Zywicki's comments are part of a Newsweek article about Harvard professor Elizabeth Warren, a bankruptcy scholar who was appointed to head the Congressional Oversight Panel as it critiques the government's bailout of the banking industry and attempts to provide reform to the nation's financial system.
The Debt Crusader, Newsweek, April 20, 2009. By Daniel McGinn.
Excerpt:
"Warren's big idea is to create a
Financial Product Safety Commission modeled after the Consumer Product Safety
Commission, which ensures the safety of small appliances and toys; such an
agency would have kept the poorly designed mortgages that caused the credit
crisis off the market entirely. 'This crisis started with the cheating of
American families, and [solving it] has to begin there, too,' she says.
It's just one of the ideas she's promoting in her new role. Each month, her
committee's reports create controversy. For February's missive, the panel hired
an outside investment firm whose analysis concluded that the Treasury Department
had overpaid by one third for the ownership stakes it took in big banks last
fall.
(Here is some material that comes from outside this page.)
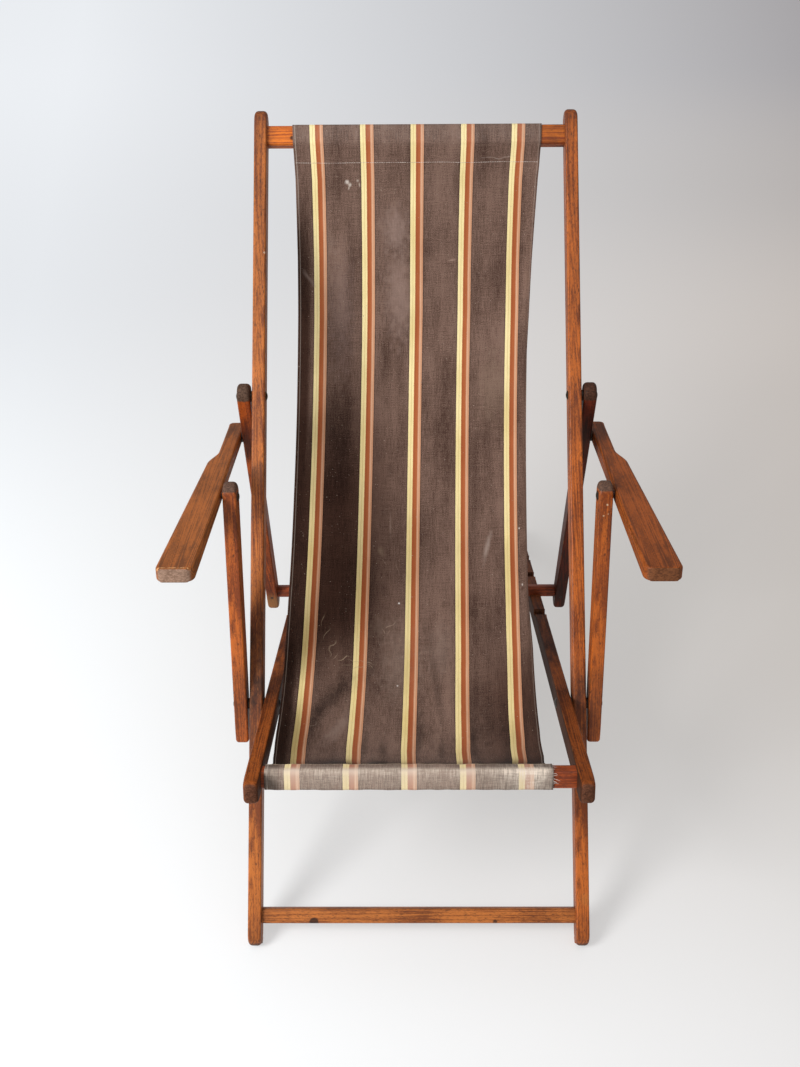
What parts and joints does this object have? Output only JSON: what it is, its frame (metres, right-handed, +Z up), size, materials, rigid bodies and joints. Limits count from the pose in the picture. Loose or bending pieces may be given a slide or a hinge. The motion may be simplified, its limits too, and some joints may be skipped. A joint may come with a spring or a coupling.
{
  "type": "deck chair",
  "caption": "Folding wooden deck chair with a striped canvas sling, flat arms on posts, and a support frame that drops into notches in the seat rails.",
  "frame": {"origin": "on the floor, under the middle of the chair's outer box", "axes": "+X to the sitter's right seen from behind and to the right in a front view, +Y to the back, +Z up"},
  "size_m": [0.728, 1.205, 1.0962],
  "materials": {
    "varnished_wood": "old warm orange-brown varnish, worn and stained at the joints",
    "dark_wood": "darker red-brown varnish",
    "blackened_steel": "blackened steel, dull",
    "canvas": "heavy woven cotton, taupe with cream, rust and tan stripes"
  },
  "bodies": {
    "long_frame": {"long_rail_left": "varnished_wood", "long_rail_right": "varnished_wood", "top_rail": "varnished_wood", "foot_stretcher": "varnished_wood", "seat_pivot_bolts": "blackened_steel", "seat_pivot_washers": "blackened_steel", "support_pivot_bolts": "blackened_steel", "support_pivot_washers": "blackened_steel", "canvas": "canvas"},
    "seat_frame": {"seat_rail_left": "varnished_wood", "seat_rail_right": "varnished_wood", "front_rail": "dark_wood", "rear_stretcher": "dark_wood"},
    "support_frame": {"support_rail_left": "varnished_wood", "support_rail_right": "varnished_wood", "support_crossbar": "dark_wood", "crossbar_nails": "blackened_steel"},
    "left_arm": {"arm_left": "varnished_wood", "arm_screws_left": "blackened_steel", "arm_washers_left": "blackened_steel"},
    "right_arm": {"arm_right": "varnished_wood", "arm_screws_right": "blackened_steel", "arm_washers_right": "blackened_steel"},
    "left_post": {"arm_post_left": "varnished_wood", "post_bolt_left": "blackened_steel"},
    "right_post": {"arm_post_right": "varnished_wood", "post_bolt_right": "blackened_steel"}
  },
  "joints": [
    {"name": "support_fold", "type": "hinge", "parent": "long_frame", "child": "support_frame", "pos_m": [0, 0.02888, 0.70664], "axis": [1, 0, 0], "range_deg": [0, 125]},
    {"name": "seat_fold", "type": "hinge", "parent": "long_frame", "child": "seat_frame", "pos_m": [0, -0.30665, 0.30677], "axis": [1, 0, 0], "range_deg": [0, 64], "deforming": ["canvas"]},
    {"name": "left_arm_fold", "type": "hinge", "parent": "support_frame", "child": "left_arm", "pos_m": [-0.2965, 0.05477, 0.61005], "axis": [1, 0, 0], "range_deg": [-75.57, 0]},
    {"name": "right_arm_fold", "type": "hinge", "parent": "support_frame", "child": "right_arm", "pos_m": [0.2965, 0.05477, 0.61005], "axis": [1, 0, 0], "range_deg": [-75.57, 0]},
    {"name": "left_post_fold", "type": "hinge", "parent": "long_frame", "child": "left_post", "pos_m": [-0.295, -0.30665, 0.30677], "axis": [1, 0, 0], "range_deg": [-16.32, 0]},
    {"name": "right_post_fold", "type": "hinge", "parent": "long_frame", "child": "right_post", "pos_m": [0.295, -0.30665, 0.30677], "axis": [1, 0, 0], "range_deg": [-16.32, 0]}
  ],
  "couplings": [
    {"joint": "seat_fold", "follows": "support_fold", "ratio": 0.512},
    {"joint": "left_arm_fold", "follows": "support_fold", "ratio": -0.60452},
    {"joint": "right_arm_fold", "follows": "support_fold", "ratio": -0.60452},
    {"joint": "left_post_fold", "follows": "support_fold", "ratio": -0.13058},
    {"joint": "right_post_fold", "follows": "support_fold", "ratio": -0.13058}
  ]
}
In a report released last week, the panel explored how, in previous
financial crises, liquidating insolvent banks and sacking their managers led to
a quicker, cleaner resolution of the mess.
"Some of her ideas have sharp critics. 'A credit card is not an
exploding toaster,' says Todd Zywicki, a law professor at George Mason
University, because unlike faulty consumer products, complicated loans are
actually suitable for some borrowers. Zywicki says Warren's views are extreme because she views
every lender as exploitative and every borrower as a hapless victim.
Financial-industry lobbyists are even more critical, slamming her for shoddy
scholarship and radical ideas (though they decline to do so publicly). Critics
also question just how much influence her committee will have. 'It has no
authority, it doesn't have any enforcement power, it [only] makes
suggestions--it's a pulpit at best,' says one lobbyist."